EXERCISE INSTRUCTIONS
Copy the records below exactly as they appear.

THE INPUT

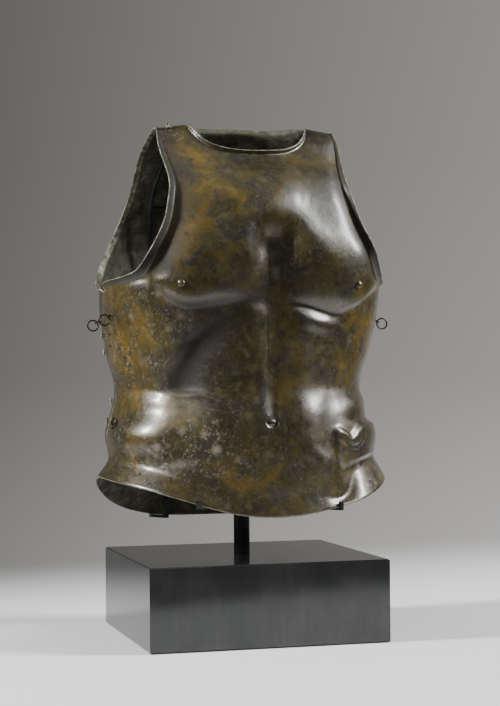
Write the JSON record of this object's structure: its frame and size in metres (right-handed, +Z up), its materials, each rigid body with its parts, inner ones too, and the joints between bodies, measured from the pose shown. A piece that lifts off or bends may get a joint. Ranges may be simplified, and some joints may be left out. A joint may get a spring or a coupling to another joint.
{
  "type": "bronze muscle cuirass on a block-and-post display stand",
  "caption": "Hollow muscle cuirass of hammered bronze, breastplate and backplate, open at neck, arms and hem, held on a post rising from a rectangular block.",
  "frame": {"origin": "centre of the underside of the base block", "axes": "+Z up, -Y the way the chest faces, +X towards the wearer's left"},
  "size_m": [0.377, 0.2762, 0.6418],
  "materials": {
    "bronze_sheet": "hammered bronze sheet, waxed brown and olive patina",
    "bronze_fittings": "dark green-brown bronze wire and castings",
    "black_steel": "satin black lacquered steel",
    "patinated_steel": "dark grey patinated steel sheet, waxed"
  },
  "bodies": {
    "root": {"breastplate": "bronze_sheet", "backplate": "bronze_sheet", "nipple_stud_right": "bronze_fittings", "nipple_stud_left": "bronze_fittings", "rivet_right_upper": "bronze_fittings", "rivet_right_lower": "bronze_fittings", "rivet_left_upper": "bronze_fittings", "rivet_left_lower": "bronze_fittings", "ring_front_right": "bronze_fittings", "ring_eye_front_right": "bronze_fittings", "ring_front_left": "bronze_fittings", "ring_eye_front_left": "bronze_fittings", "ring_back_right": "bronze_fittings", "ring_eye_back_right": "bronze_fittings", "ring_back_left": "bronze_fittings", "ring_eye_back_left": "bronze_fittings", "hinge_knuckle_upper_1": "bronze_fittings", "hinge_knuckle_upper_2": "bronze_fittings", "hinge_knuckle_lower_1": "bronze_fittings", "hinge_knuckle_lower_2": "bronze_fittings", "hinge_washer": "bronze_fittings", "shoulder_peg": "bronze_fittings", "post": "black_steel", "hook_arm_front_right": "black_steel", "hook_arm_front_left": "black_steel", "hook_arm_back_right": "black_steel", "hook_arm_back_left": "black_steel", "upright_right": "black_steel", "upright_left": "black_steel", "crossbar": "black_steel", "tie_arm": "black_steel", "base_block": "patinated_steel"}
  },
  "joints": []
}
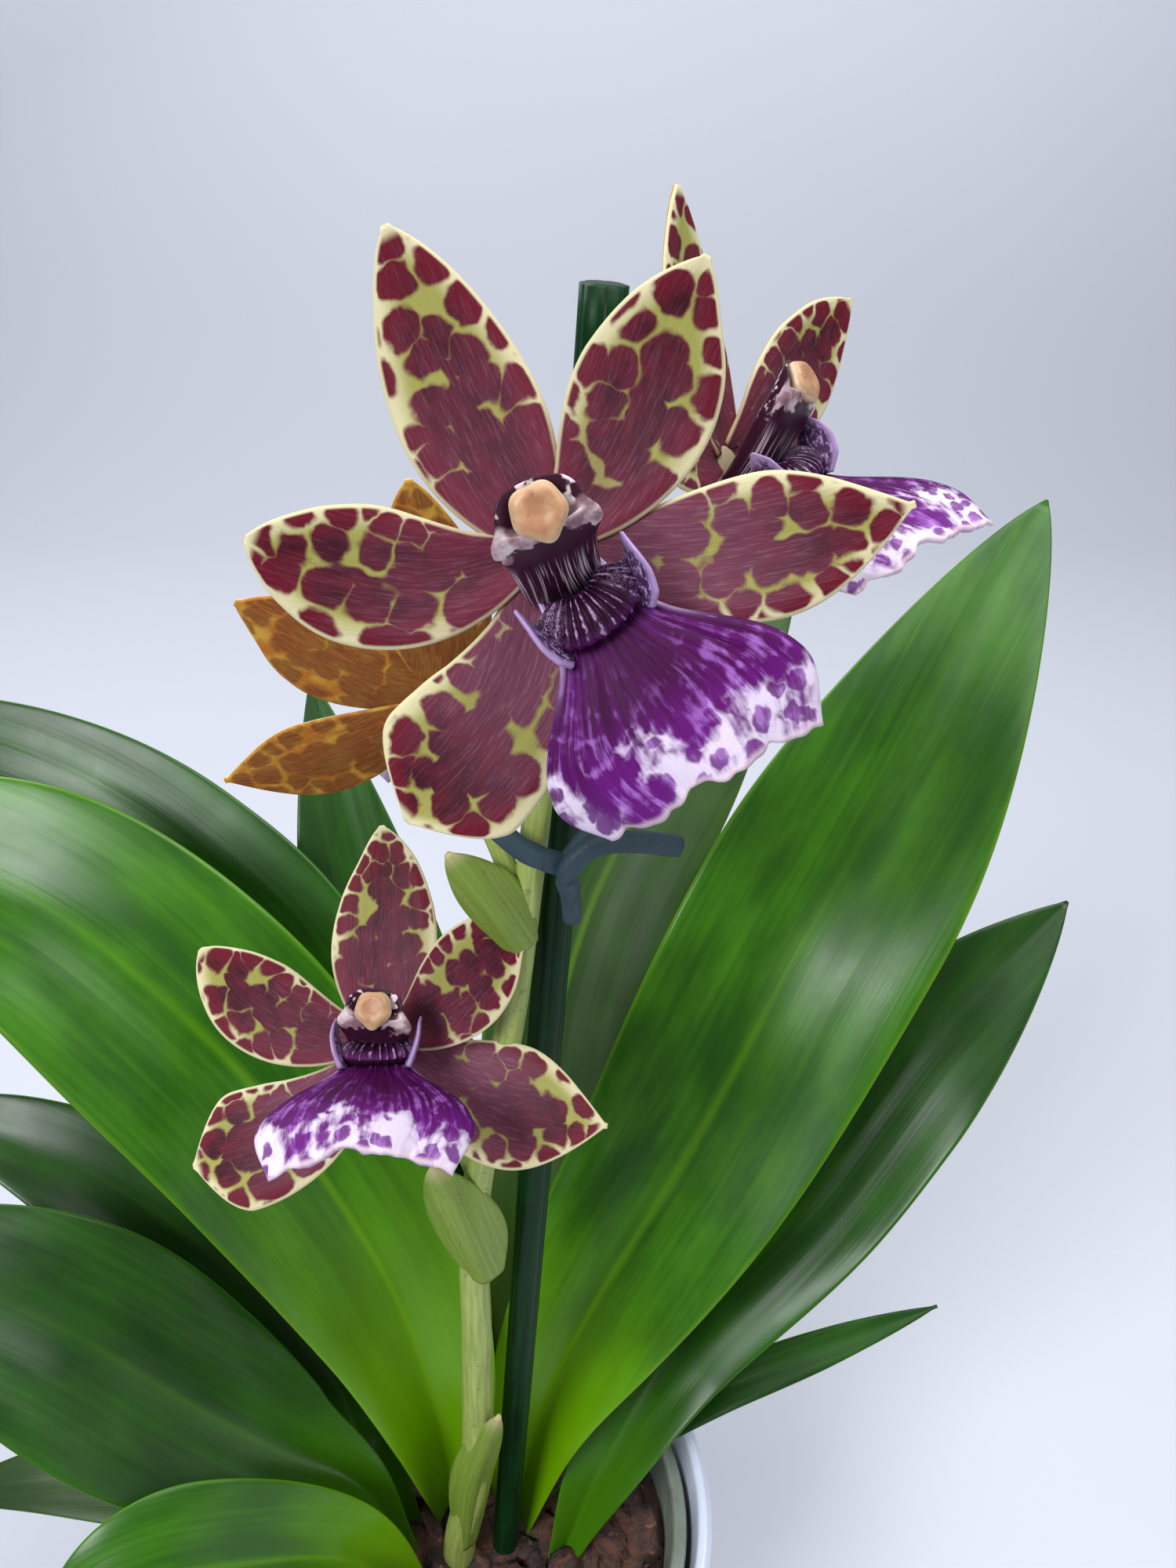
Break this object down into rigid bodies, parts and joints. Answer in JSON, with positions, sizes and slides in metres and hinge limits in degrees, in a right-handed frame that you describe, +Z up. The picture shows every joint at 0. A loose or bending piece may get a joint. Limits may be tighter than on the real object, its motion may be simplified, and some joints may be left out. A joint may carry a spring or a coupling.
{
  "type": "potted orchid plant",
  "caption": "Flowering orchid in a white pot: strap leaves, a staked spike and blotched blooms with fan lips.",
  "frame": {"origin": "middle of the cover pot's flat underside", "axes": "+Z up out of the pot, -Y towards the side that the blooms face, +X to the viewer's right"},
  "size_m": [0.3295, 0.2051, 0.3976],
  "materials": {
    "white_pot": "smooth white glaze",
    "grow_pot": "thin translucent grey-green plastic",
    "bark": "damp dark chunks",
    "leaf": "glossy, closely veined",
    "bulb": "smooth, ribbed",
    "stem": "smooth, with a bloom and papery bracts",
    "stake": "ribbed green plastic",
    "tie": "dark rubber over wire",
    "tepal": "waxy, maroon blotches on yellow-green",
    "lip": "velvety violet, mottled white at the margin",
    "column": "waxy dark purple with pale marks",
    "cap": "waxy peach"
  },
  "bodies": {
    "root": {"bloom_top_tepals": "tepal", "bloom_top_lip": "lip", "bloom_top_column": "column", "bloom_top_cap": "cap", "bloom_right_tepals": "tepal", "bloom_right_lip": "lip", "bloom_right_column": "column", "bloom_right_cap": "cap", "bloom_left_tepals": "tepal", "bloom_left_lip": "lip", "bloom_left_column": "column", "bloom_left_cap": "cap", "bloom_low_tepals": "tepal", "bloom_low_lip": "lip", "bloom_low_column": "column", "bloom_low_cap": "cap", "stake": "stake", "flower_spike": "stem", "plant_tie": "tie", "leaf_right_tall": "leaf", "leaf_right_low": "leaf", "leaf_right_small": "leaf", "leaf_back_right": "leaf", "leaf_back_left": "leaf", "leaf_left_back": "leaf", "leaf_left_tall": "leaf", "leaf_left_middle": "leaf", "leaf_left_low": "leaf", "leaf_left_under": "leaf", "leaf_front": "leaf", "pseudobulb_back": "bulb", "pseudobulb_left": "bulb", "cover_pot": "white_pot", "grow_pot": "grow_pot", "potting_bark": "bark"}
  },
  "joints": []
}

TASK RESULT
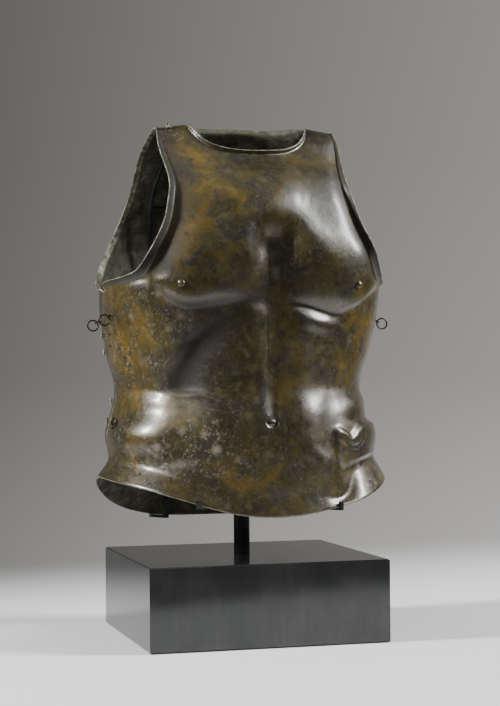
Write the JSON record of this object's structure: its frame and size in metres (right-handed, +Z up), its materials, each rigid body with its parts, inner ones too, and the joints between bodies, measured from the pose shown. A piece that lifts off or bends may get a joint. Ranges may be simplified, and some joints may be left out. A joint may get a spring or a coupling to another joint.
{
  "type": "bronze muscle cuirass on a block-and-post display stand",
  "caption": "Hollow muscle cuirass of hammered bronze, breastplate and backplate, open at neck, arms and hem, held on a post rising from a rectangular block.",
  "frame": {"origin": "centre of the underside of the base block", "axes": "+Z up, -Y the way the chest faces, +X towards the wearer's left"},
  "size_m": [0.377, 0.2762, 0.6418],
  "materials": {
    "bronze_sheet": "hammered bronze sheet, waxed brown and olive patina",
    "bronze_fittings": "dark green-brown bronze wire and castings",
    "black_steel": "satin black lacquered steel",
    "patinated_steel": "dark grey patinated steel sheet, waxed"
  },
  "bodies": {
    "root": {"breastplate": "bronze_sheet", "backplate": "bronze_sheet", "nipple_stud_right": "bronze_fittings", "nipple_stud_left": "bronze_fittings", "rivet_right_upper": "bronze_fittings", "rivet_right_lower": "bronze_fittings", "rivet_left_upper": "bronze_fittings", "rivet_left_lower": "bronze_fittings", "ring_front_right": "bronze_fittings", "ring_eye_front_right": "bronze_fittings", "ring_front_left": "bronze_fittings", "ring_eye_front_left": "bronze_fittings", "ring_back_right": "bronze_fittings", "ring_eye_back_right": "bronze_fittings", "ring_back_left": "bronze_fittings", "ring_eye_back_left": "bronze_fittings", "hinge_knuckle_upper_1": "bronze_fittings", "hinge_knuckle_upper_2": "bronze_fittings", "hinge_knuckle_lower_1": "bronze_fittings", "hinge_knuckle_lower_2": "bronze_fittings", "hinge_washer": "bronze_fittings", "shoulder_peg": "bronze_fittings", "post": "black_steel", "hook_arm_front_right": "black_steel", "hook_arm_front_left": "black_steel", "hook_arm_back_right": "black_steel", "hook_arm_back_left": "black_steel", "upright_right": "black_steel", "upright_left": "black_steel", "crossbar": "black_steel", "tie_arm": "black_steel", "base_block": "patinated_steel"}
  },
  "joints": []
}
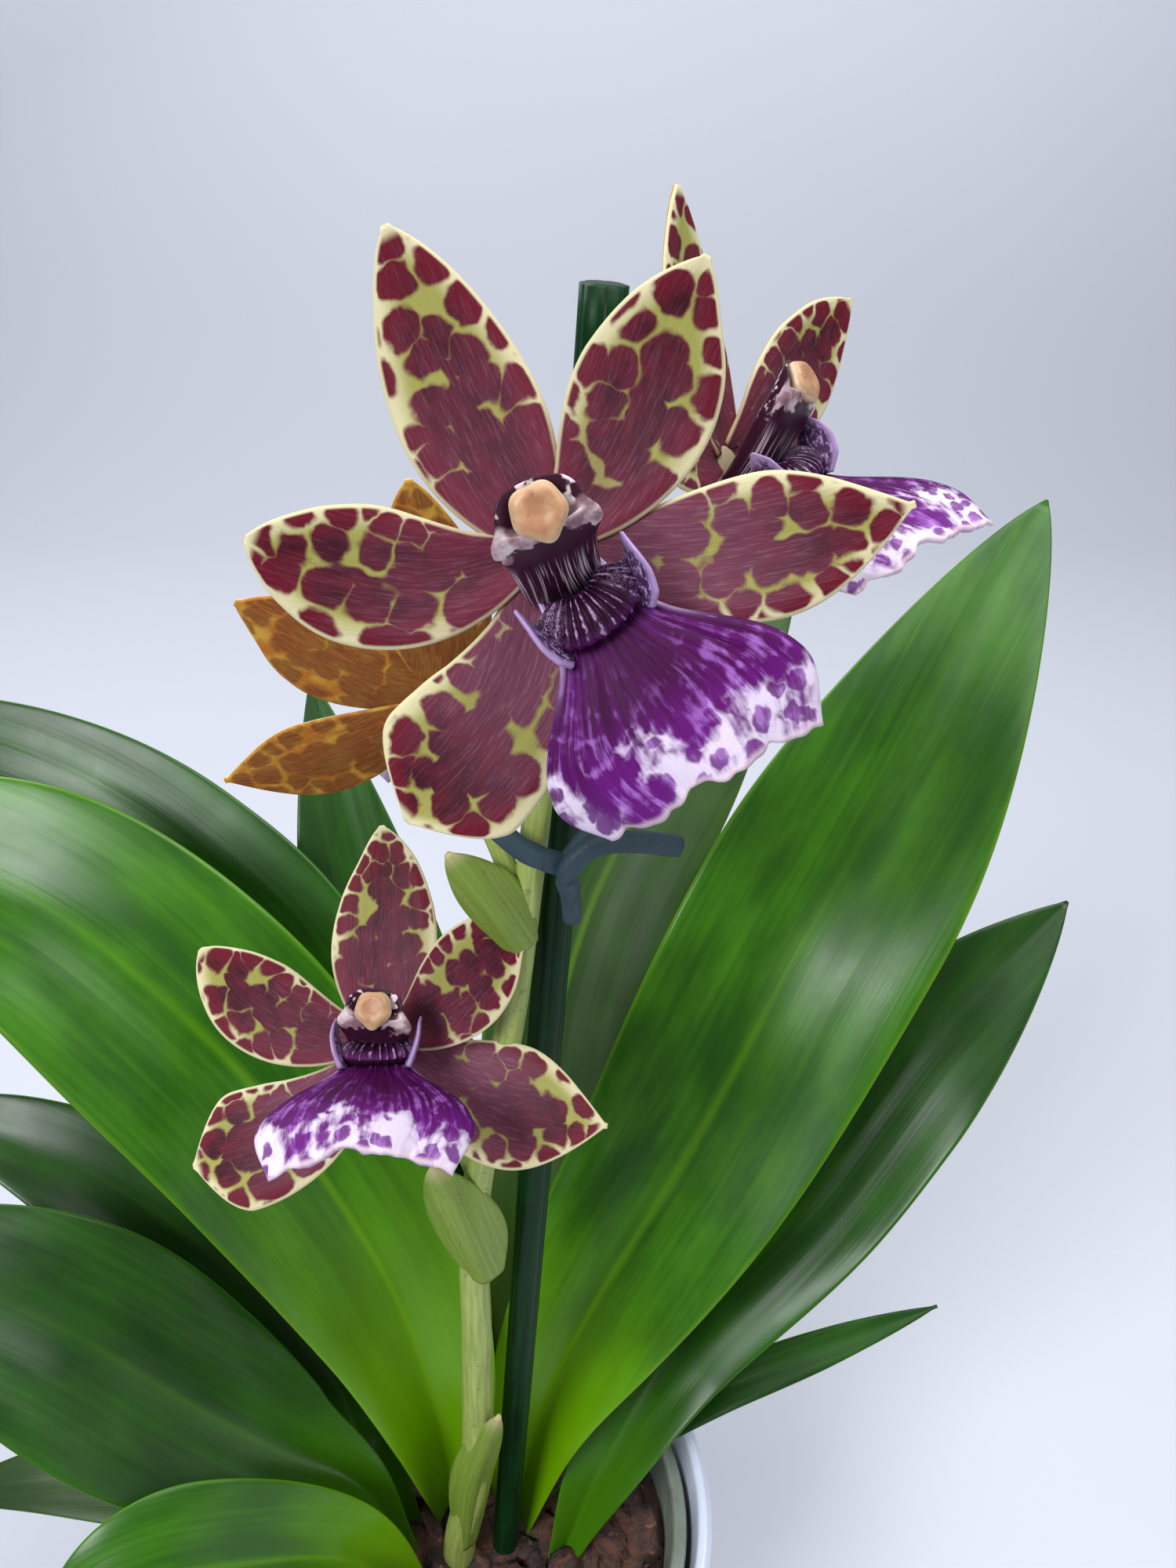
Break this object down into rigid bodies, parts and joints. Answer in JSON, with positions, sizes and slides in metres and hinge limits in degrees, in a right-handed frame that you describe, +Z up. The picture shows every joint at 0. A loose or bending piece may get a joint. Limits may be tighter than on the real object, its motion may be simplified, and some joints may be left out. A joint may carry a spring or a coupling.
{
  "type": "potted orchid plant",
  "caption": "Flowering orchid in a white pot: strap leaves, a staked spike and blotched blooms with fan lips.",
  "frame": {"origin": "middle of the cover pot's flat underside", "axes": "+Z up out of the pot, -Y towards the side that the blooms face, +X to the viewer's right"},
  "size_m": [0.3295, 0.2051, 0.3976],
  "materials": {
    "white_pot": "smooth white glaze",
    "grow_pot": "thin translucent grey-green plastic",
    "bark": "damp dark chunks",
    "leaf": "glossy, closely veined",
    "bulb": "smooth, ribbed",
    "stem": "smooth, with a bloom and papery bracts",
    "stake": "ribbed green plastic",
    "tie": "dark rubber over wire",
    "tepal": "waxy, maroon blotches on yellow-green",
    "lip": "velvety violet, mottled white at the margin",
    "column": "waxy dark purple with pale marks",
    "cap": "waxy peach"
  },
  "bodies": {
    "root": {"bloom_top_tepals": "tepal", "bloom_top_lip": "lip", "bloom_top_column": "column", "bloom_top_cap": "cap", "bloom_right_tepals": "tepal", "bloom_right_lip": "lip", "bloom_right_column": "column", "bloom_right_cap": "cap", "bloom_left_tepals": "tepal", "bloom_left_lip": "lip", "bloom_left_column": "column", "bloom_left_cap": "cap", "bloom_low_tepals": "tepal", "bloom_low_lip": "lip", "bloom_low_column": "column", "bloom_low_cap": "cap", "stake": "stake", "flower_spike": "stem", "plant_tie": "tie", "leaf_right_tall": "leaf", "leaf_right_low": "leaf", "leaf_right_small": "leaf", "leaf_back_right": "leaf", "leaf_back_left": "leaf", "leaf_left_back": "leaf", "leaf_left_tall": "leaf", "leaf_left_middle": "leaf", "leaf_left_low": "leaf", "leaf_left_under": "leaf", "leaf_front": "leaf", "pseudobulb_back": "bulb", "pseudobulb_left": "bulb", "cover_pot": "white_pot", "grow_pot": "grow_pot", "potting_bark": "bark"}
  },
  "joints": []
}